Uno descubre que es un tragaldabas consumado cuando le está entrando con mexicana alegría a la papeada y el tema de la conversación gira en torno, precisamente, a la comida. Claro que junto con la etiqueta de comedor contumaz aparece la de cínico irredento y también la de reiterante, pues ello equivale a asistir a una puesta en escena que verse sobre hacer teatro, viajar hablando de destinos o leer acerca de libros.
Esto de darle a la sabrosa sabrosura mientras se filosofa no por redundante deja de tener su chiste, pues implica un temple fortalecido tras largas sesiones de degustación verborréica y, desde luego, el alma esculpida por la gula.
Dice la memoria popular que al buen tragón se le conoce por la forma de agarrar el taco. Yo pienso que en todo caso se le debe ubicar mejor por la capacidad de evocar sabores y experiencias del paladar, mientras se está recetando alguna de ellas. Ese es un tragón y no pedazos.
Una de sus variantes más pintorescas sobre el fenómeno circular que lleva y trae reminiscencias de los sabores, está en recetarse un documental o alguna película con tintes culinarios mientras el cuerpo disfruta lo que recibe.
Y como el tragón de cepa suele no tener llenadera, no basta comer y hablar del asunto o bien reforzar con los ojos el campo semántico. Ahora mismo pienso en estas ideas mientras detengo la reproducción de la serie Santas garnachas, de Netflix, para reflexionar sobre el carácter del mexicano y su proclividad a entrarle con singular alegría a las masas y las grasas.
El imaginario tenochca es causa y efecto de la devoción por yantar. Sin saber si es comelón y por ello suele pensar en el pipirín o si tenerlo en la cabeza le lleva usualmente a hincar el diente, la fraseología nacional es fiel testigo de la vocación por mover el bigote:
No entender ni papa, ser un hueso duro de roer, hacerle de chivo los tamales, estar como para chuparse los dedos, entre que son peras o manzanas, andar como agua para chocolate, tener barriga llena y corazón contento o hacerse la machaca.

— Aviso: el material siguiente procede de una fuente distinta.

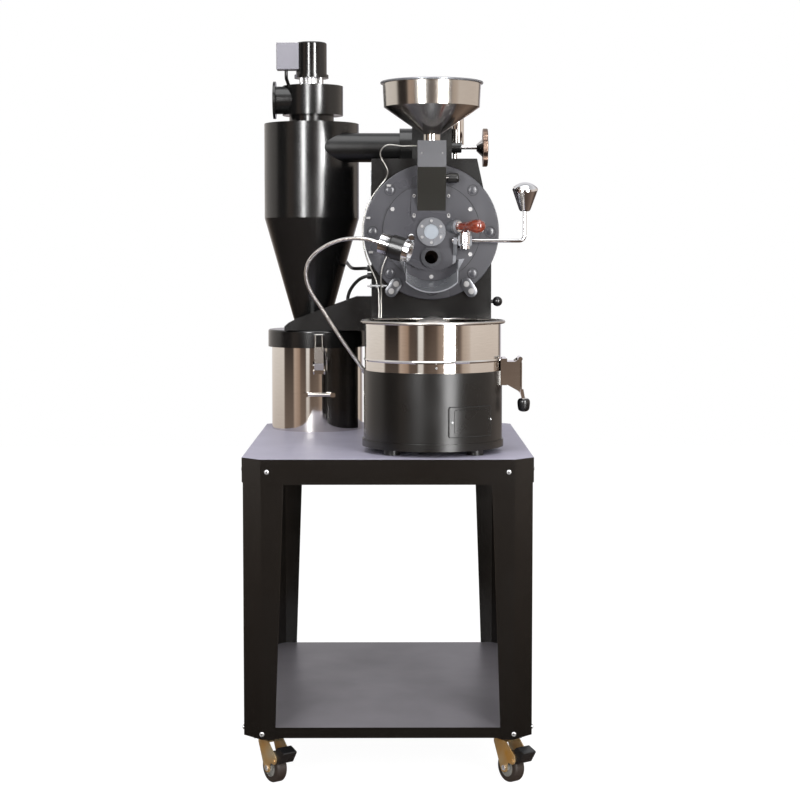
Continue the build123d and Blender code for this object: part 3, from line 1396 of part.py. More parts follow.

Echar un taco de ojo, quemársele las habas, medirle el agua a los camotes, no haber de queso, nomás de papa, a darle, que es mole de olla, echarle mucha crema a los tacos, mandar a freír espárragos, no cocerse al primer hervor, importar una pura y dos con sal, creerse muy salsa y hacer de tripas corazón.
Estamos como estamos porque somos como somos, diría el filósofo de Güemez. De ahí el biotipo mexicano, sus pasiones alimentarias y ese delirio por comerlo todo, pero hacerlo bien. Con tortilla, picosito y con limón, de preferencia. Y algo de beberecua, porque ni modo de bajarlo a brincos.